When someone who’s generally lived a “normal” life gets to sixty-four and then does something horrible, my bias is to assume it’s because he really wanted to do it. And that the decision was made rationally. If he knows that his actions will result in hundreds of casualties and likely his own death — and he’s still okay with that — well, my default assumption, until I see facts that prove otherwise, is that he thinks he’s serving some sort of higher purpose.
That purpose may be bizarre, twisted, terrible and evil. It may be religious in nature. It may be secular. It may be selfish. It may be for the “greater good” (and I’d bet on the latter — evil only comes about when men wrongly think they’re doing good; we’re all the hero of the movie playing in our own minds, after all.) But he had a purpose in mind.
And that brings us to another unpleasant question: what is wrong with our society that we’re doing such a bad job selling good values to people? I’m not talking about being polite to your neighbor despite the fact he had an all-night party at his new pool cabana and didn’t invite you. I’m saying something as fundamental as: “Going on a mass murder spree is something fundamentally evil and wrong.”
Excuse me, but what the f@ck is wrong with our society that we can’t seem to sell that idea to people? We really haven’t had this problem before. Now we do. And these mass murders are happening more and more often, both here and in other outposts of Western Civilization. What’s changed?
That’s a difficult question. It will lead to places that are uncomfortable. The answer(s) will inevitably weave its way through things such as postmodern American popular culture, the decline of American Judeo-Christianity, politics, and even the Constitution. But I am convinced, more than ever, that this is the correct path to investigate and, eventually, solve the “why” problem.
3.) Stay away from public events
If you’ve stayed with me this long, you get a piece of solid, practical advice for your perseverance: don’t bother with public gatherings for the near future.
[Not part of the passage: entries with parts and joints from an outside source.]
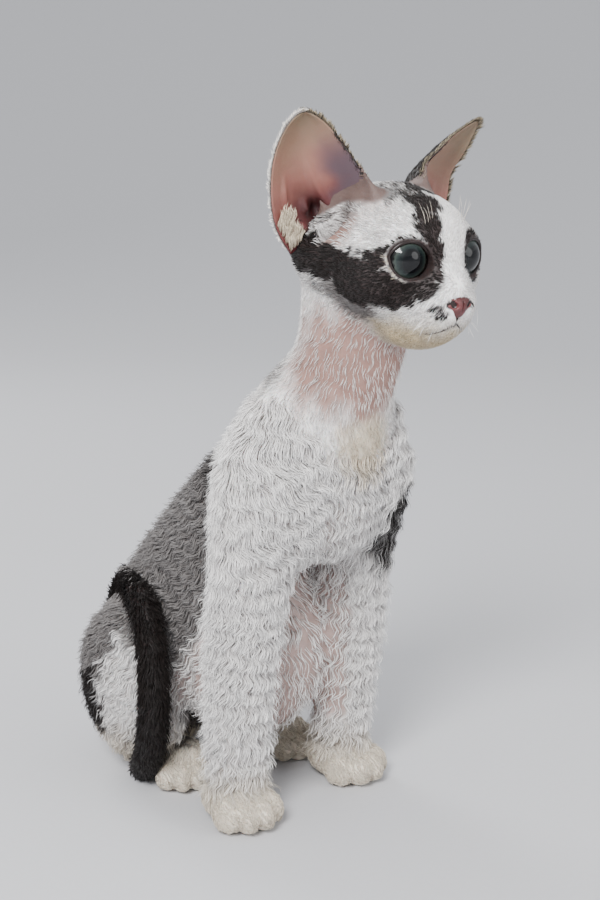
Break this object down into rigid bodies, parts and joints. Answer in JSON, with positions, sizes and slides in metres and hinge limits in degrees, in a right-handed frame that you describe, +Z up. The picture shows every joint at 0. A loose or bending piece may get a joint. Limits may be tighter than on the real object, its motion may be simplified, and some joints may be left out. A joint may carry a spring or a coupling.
{
  "type": "devon rex cat",
  "caption": "Life-size seated Devon Rex kitten with very large ears, slender neck, wavy coat on chest and forelegs, and a tail laid over the haunch.",
  "frame": {"origin": "on the floor, under the middle of the kitten's bounding box", "axes": "+Z up, -Y the way the chest faces, +X the kitten's left"},
  "size_m": [0.0994, 0.209, 0.2795],
  "materials": {
    "coat_patched": "short matt fur in dark and white patches",
    "coat_white": "short wavy matt fur",
    "coat_cream": "short matt fur",
    "coat_grey": "short matt fur, mottled",
    "coat_black": "short plush fur",
    "skin_pink": "thinly haired skin",
    "ear_skin": "thin bare skin inside, short fur behind",
    "nose_leather": "moist pebbled skin",
    "eye": "wet and clear over a slate iris"
  },
  "bodies": {
    "root": {"head": "coat_patched", "nose": "nose_leather", "eye_right": "eye", "eye_left": "eye", "ear_right": "ear_skin", "ear_left": "ear_skin", "neck": "skin_pink", "torso": "coat_white", "foreleg_right": "coat_white", "foreleg_left": "coat_white", "forepaw_right": "coat_cream", "forepaw_left": "coat_cream", "thigh_right": "coat_grey", "thigh_left": "coat_grey", "hindfoot_right": "coat_cream", "hindfoot_left": "coat_cream", "tail_1": "coat_black", "tail_2": "coat_black", "tail_3": "coat_black"}
  },
  "joints": []
}
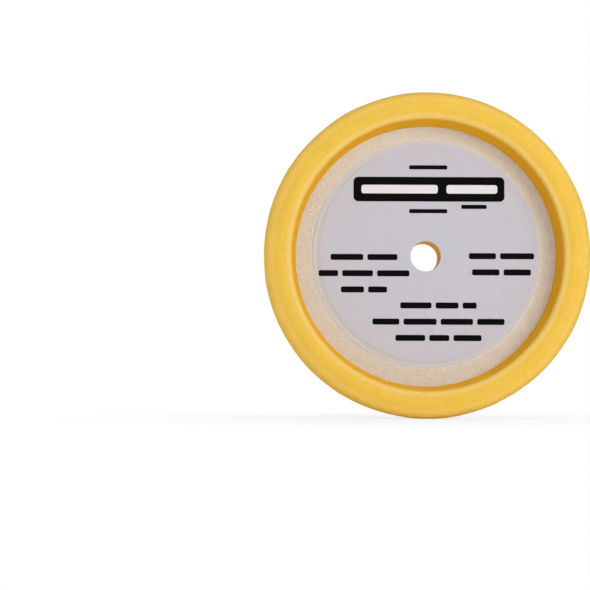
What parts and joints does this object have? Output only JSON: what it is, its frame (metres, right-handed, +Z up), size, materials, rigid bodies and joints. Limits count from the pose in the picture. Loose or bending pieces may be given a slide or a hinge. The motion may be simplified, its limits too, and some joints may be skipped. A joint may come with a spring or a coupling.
{
  "type": "recessed foam polishing pad",
  "caption": "Round foam polishing pad with a recessed back, a hook-and-loop grip face under a peel-off label, and a centring hole.",
  "frame": {"origin": "centre of the grip face, the plane of the loop tips that a backing plate presses on", "axes": "+Y along the pad's axis towards the working face, so the recess and the label look towards -Y; +Z up with the pad on its edge, the label the right way up"},
  "size_m": [0.2032, 0.0509, 0.2032],
  "materials": {
    "yellow_foam": "open-cell polyurethane foam, matt, fine cells",
    "bond_film": "hot-melt adhesive film, translucent",
    "loop_cloth": "warp-knitted nylon ground, cream",
    "loop_pile": "standing nylon loops, cream, slight sheen",
    "label_adhesive": "pressure-sensitive adhesive coat",
    "label_paper": "pale grey coated paper with black print"
  },
  "bodies": {
    "pad": {"foam_pad": "yellow_foam", "bond_film": "bond_film", "loop_cloth": "loop_cloth", "loop_pile": "loop_pile"},
    "label": {"label_adhesive": "label_adhesive", "paper_label": "label_paper"}
  },
  "joints": [
    {"name": "label_peel", "type": "slide", "parent": "pad", "child": "label", "axis": [0, -1, 0], "range_m": [0, 0.06]}
  ]
}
The old saw offered to newly-minted concealed carriers used to be: avoid stupid people in stupid places doing stupid things. I’m afraid in light of recent events, of which last night’s mass murder is simply the latest example, going to a concert, sporting event, or any other venue with a large amount of people is simply a soft target for someone who wants to emulate what happened last night.
Do I go too far here? No. The people who perpetrate these sorts of mass murders are looking for lots of soft targets, and these sorts of venues are made to order — all the more so when the law-abiding are required to be disarmed by act of property owner policy or the force of law. Is your life worth the chance to see a live concert, when the music can be had for under $20 online? Is your life worth watching a live ballgame, when it can be seen at home for a $150/season subscription? Is your life worth going to a crowded nightclub for a romantic encounter when — let’s be honest here — you usually meet a better class of people through friends or online?
Speaking personally, I feel much safer walking down the streets of Detroit at night with my sidearm strapped to my hip than going to a concert, a game, or a nightclub. Armed or otherwise.
That’s enough for now. A lot of verbal and possibly legislative defecation is about to hit the oscillation — to borrow from the late Louis Awerbuck. Keep your powder dry, and focus on what’s important.